### Given request:
Repeat the material exactly, every line of it.
[Material provided start]
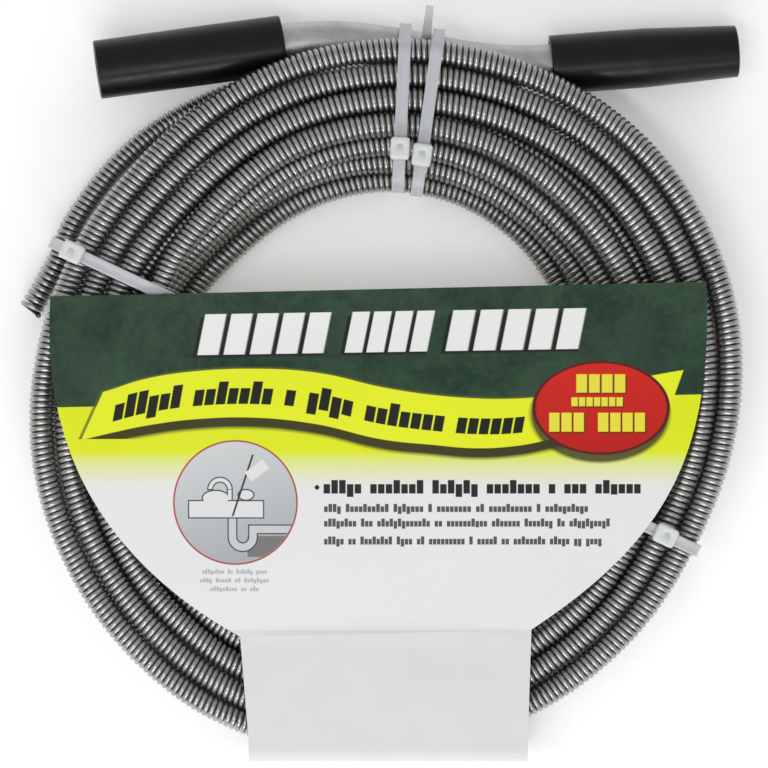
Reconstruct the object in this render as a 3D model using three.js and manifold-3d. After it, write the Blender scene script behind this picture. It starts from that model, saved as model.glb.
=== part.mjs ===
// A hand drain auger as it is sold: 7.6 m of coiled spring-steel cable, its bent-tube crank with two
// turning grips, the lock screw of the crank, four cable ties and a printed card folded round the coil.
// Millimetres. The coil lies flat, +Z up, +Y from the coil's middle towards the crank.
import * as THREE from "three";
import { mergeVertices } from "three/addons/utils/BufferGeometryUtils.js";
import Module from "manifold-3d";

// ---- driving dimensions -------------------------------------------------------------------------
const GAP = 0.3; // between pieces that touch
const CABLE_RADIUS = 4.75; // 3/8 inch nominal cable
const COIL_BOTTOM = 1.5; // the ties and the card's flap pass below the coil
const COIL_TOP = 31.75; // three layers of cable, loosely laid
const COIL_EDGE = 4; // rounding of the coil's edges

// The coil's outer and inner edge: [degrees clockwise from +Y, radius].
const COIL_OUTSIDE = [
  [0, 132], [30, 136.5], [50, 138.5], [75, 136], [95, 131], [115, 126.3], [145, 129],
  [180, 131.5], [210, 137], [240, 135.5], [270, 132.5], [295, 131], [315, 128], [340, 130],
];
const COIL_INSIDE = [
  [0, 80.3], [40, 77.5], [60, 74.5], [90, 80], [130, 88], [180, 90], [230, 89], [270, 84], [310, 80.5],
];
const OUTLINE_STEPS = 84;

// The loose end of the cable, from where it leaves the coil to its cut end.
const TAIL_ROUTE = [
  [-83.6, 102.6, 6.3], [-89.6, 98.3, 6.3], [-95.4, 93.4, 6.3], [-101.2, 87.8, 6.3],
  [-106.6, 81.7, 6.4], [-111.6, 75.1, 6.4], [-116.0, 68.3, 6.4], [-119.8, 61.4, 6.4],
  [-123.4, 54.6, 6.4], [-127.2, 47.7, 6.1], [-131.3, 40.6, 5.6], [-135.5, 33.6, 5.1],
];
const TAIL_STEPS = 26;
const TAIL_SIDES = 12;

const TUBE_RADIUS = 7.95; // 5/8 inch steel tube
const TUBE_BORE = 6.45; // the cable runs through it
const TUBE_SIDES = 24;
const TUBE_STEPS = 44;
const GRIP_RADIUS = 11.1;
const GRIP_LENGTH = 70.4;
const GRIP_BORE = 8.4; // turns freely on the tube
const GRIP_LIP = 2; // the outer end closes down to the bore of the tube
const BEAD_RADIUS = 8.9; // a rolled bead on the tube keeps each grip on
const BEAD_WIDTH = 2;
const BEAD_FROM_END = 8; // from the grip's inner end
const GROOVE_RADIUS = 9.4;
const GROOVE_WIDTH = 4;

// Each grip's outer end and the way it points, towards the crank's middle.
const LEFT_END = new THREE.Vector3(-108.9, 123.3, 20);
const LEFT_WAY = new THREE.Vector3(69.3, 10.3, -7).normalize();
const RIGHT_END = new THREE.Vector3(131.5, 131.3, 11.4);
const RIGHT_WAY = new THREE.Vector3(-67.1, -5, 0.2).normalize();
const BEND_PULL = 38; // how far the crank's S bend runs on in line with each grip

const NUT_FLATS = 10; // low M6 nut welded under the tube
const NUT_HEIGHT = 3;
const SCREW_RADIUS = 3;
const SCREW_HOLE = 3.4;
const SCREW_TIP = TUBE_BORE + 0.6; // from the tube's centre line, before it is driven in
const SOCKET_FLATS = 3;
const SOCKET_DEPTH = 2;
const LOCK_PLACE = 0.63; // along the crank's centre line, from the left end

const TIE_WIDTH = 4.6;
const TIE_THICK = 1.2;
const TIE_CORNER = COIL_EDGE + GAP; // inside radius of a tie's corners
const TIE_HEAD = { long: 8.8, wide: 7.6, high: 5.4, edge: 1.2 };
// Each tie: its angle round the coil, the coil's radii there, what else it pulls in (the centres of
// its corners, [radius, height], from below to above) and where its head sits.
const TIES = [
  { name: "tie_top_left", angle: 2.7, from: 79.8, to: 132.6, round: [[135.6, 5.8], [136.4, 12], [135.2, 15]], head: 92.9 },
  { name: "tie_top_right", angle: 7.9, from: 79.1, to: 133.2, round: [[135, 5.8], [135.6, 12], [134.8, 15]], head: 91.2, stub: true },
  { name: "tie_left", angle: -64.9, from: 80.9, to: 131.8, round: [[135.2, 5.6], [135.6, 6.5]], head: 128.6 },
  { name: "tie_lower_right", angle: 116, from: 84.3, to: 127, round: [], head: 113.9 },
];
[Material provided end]
### Written reply:
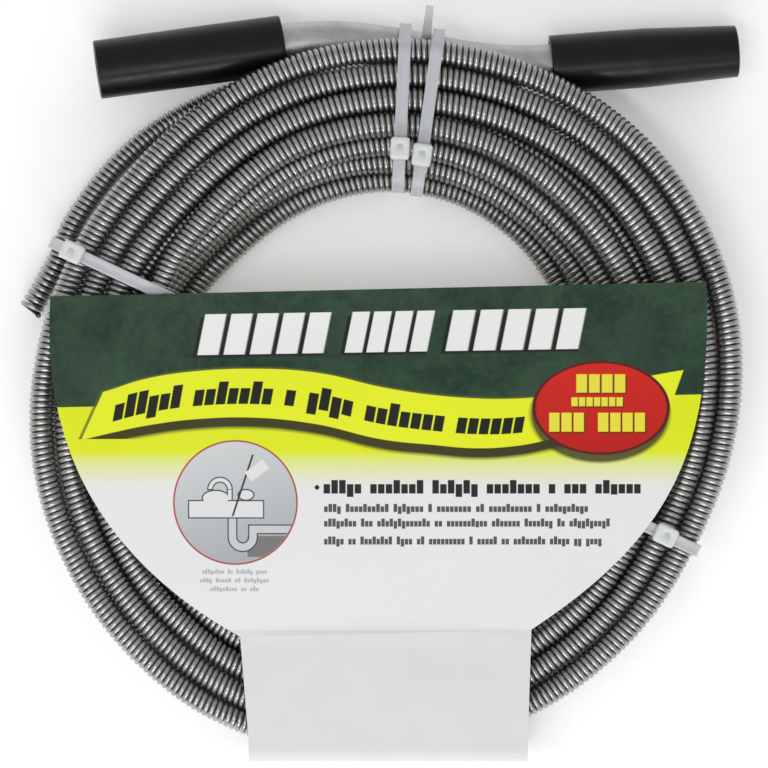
Reconstruct the object in this render as a 3D model using three.js and manifold-3d. After it, write the Blender scene script behind this picture. It starts from that model, saved as model.glb.
=== part.mjs ===
// A hand drain auger as it is sold: 7.6 m of coiled spring-steel cable, its bent-tube crank with two
// turning grips, the lock screw of the crank, four cable ties and a printed card folded round the coil.
// Millimetres. The coil lies flat, +Z up, +Y from the coil's middle towards the crank.
import * as THREE from "three";
import { mergeVertices } from "three/addons/utils/BufferGeometryUtils.js";
import Module from "manifold-3d";

// ---- driving dimensions -------------------------------------------------------------------------
const GAP = 0.3; // between pieces that touch
const CABLE_RADIUS = 4.75; // 3/8 inch nominal cable
const COIL_BOTTOM = 1.5; // the ties and the card's flap pass below the coil
const COIL_TOP = 31.75; // three layers of cable, loosely laid
const COIL_EDGE = 4; // rounding of the coil's edges

// The coil's outer and inner edge: [degrees clockwise from +Y, radius].
const COIL_OUTSIDE = [
  [0, 132], [30, 136.5], [50, 138.5], [75, 136], [95, 131], [115, 126.3], [145, 129],
  [180, 131.5], [210, 137], [240, 135.5], [270, 132.5], [295, 131], [315, 128], [340, 130],
];
const COIL_INSIDE = [
  [0, 80.3], [40, 77.5], [60, 74.5], [90, 80], [130, 88], [180, 90], [230, 89], [270, 84], [310, 80.5],
];
const OUTLINE_STEPS = 84;

// The loose end of the cable, from where it leaves the coil to its cut end.
const TAIL_ROUTE = [
  [-83.6, 102.6, 6.3], [-89.6, 98.3, 6.3], [-95.4, 93.4, 6.3], [-101.2, 87.8, 6.3],
  [-106.6, 81.7, 6.4], [-111.6, 75.1, 6.4], [-116.0, 68.3, 6.4], [-119.8, 61.4, 6.4],
  [-123.4, 54.6, 6.4], [-127.2, 47.7, 6.1], [-131.3, 40.6, 5.6], [-135.5, 33.6, 5.1],
];
const TAIL_STEPS = 26;
const TAIL_SIDES = 12;

const TUBE_RADIUS = 7.95; // 5/8 inch steel tube
const TUBE_BORE = 6.45; // the cable runs through it
const TUBE_SIDES = 24;
const TUBE_STEPS = 44;
const GRIP_RADIUS = 11.1;
const GRIP_LENGTH = 70.4;
const GRIP_BORE = 8.4; // turns freely on the tube
const GRIP_LIP = 2; // the outer end closes down to the bore of the tube
const BEAD_RADIUS = 8.9; // a rolled bead on the tube keeps each grip on
const BEAD_WIDTH = 2;
const BEAD_FROM_END = 8; // from the grip's inner end
const GROOVE_RADIUS = 9.4;
const GROOVE_WIDTH = 4;

// Each grip's outer end and the way it points, towards the crank's middle.
const LEFT_END = new THREE.Vector3(-108.9, 123.3, 20);
const LEFT_WAY = new THREE.Vector3(69.3, 10.3, -7).normalize();
const RIGHT_END = new THREE.Vector3(131.5, 131.3, 11.4);
const RIGHT_WAY = new THREE.Vector3(-67.1, -5, 0.2).normalize();
const BEND_PULL = 38; // how far the crank's S bend runs on in line with each grip

const NUT_FLATS = 10; // low M6 nut welded under the tube
const NUT_HEIGHT = 3;
const SCREW_RADIUS = 3;
const SCREW_HOLE = 3.4;
const SCREW_TIP = TUBE_BORE + 0.6; // from the tube's centre line, before it is driven in
const SOCKET_FLATS = 3;
const SOCKET_DEPTH = 2;
const LOCK_PLACE = 0.63; // along the crank's centre line, from the left end

const TIE_WIDTH = 4.6;
const TIE_THICK = 1.2;
const TIE_CORNER = COIL_EDGE + GAP; // inside radius of a tie's corners
const TIE_HEAD = { long: 8.8, wide: 7.6, high: 5.4, edge: 1.2 };
// Each tie: its angle round the coil, the coil's radii there, what else it pulls in (the centres of
// its corners, [radius, height], from below to above) and where its head sits.
const TIES = [
  { name: "tie_top_left", angle: 2.7, from: 79.8, to: 132.6, round: [[135.6, 5.8], [136.4, 12], [135.2, 15]], head: 92.9 },
  { name: "tie_top_right", angle: 7.9, from: 79.1, to: 133.2, round: [[135, 5.8], [135.6, 12], [134.8, 15]], head: 91.2, stub: true },
  { name: "tie_left", angle: -64.9, from: 80.9, to: 131.8, round: [[135.2, 5.6], [135.6, 6.5]], head: 128.6 },
  { name: "tie_lower_right", angle: 116, from: 84.3, to: 127, round: [], head: 113.9 },
];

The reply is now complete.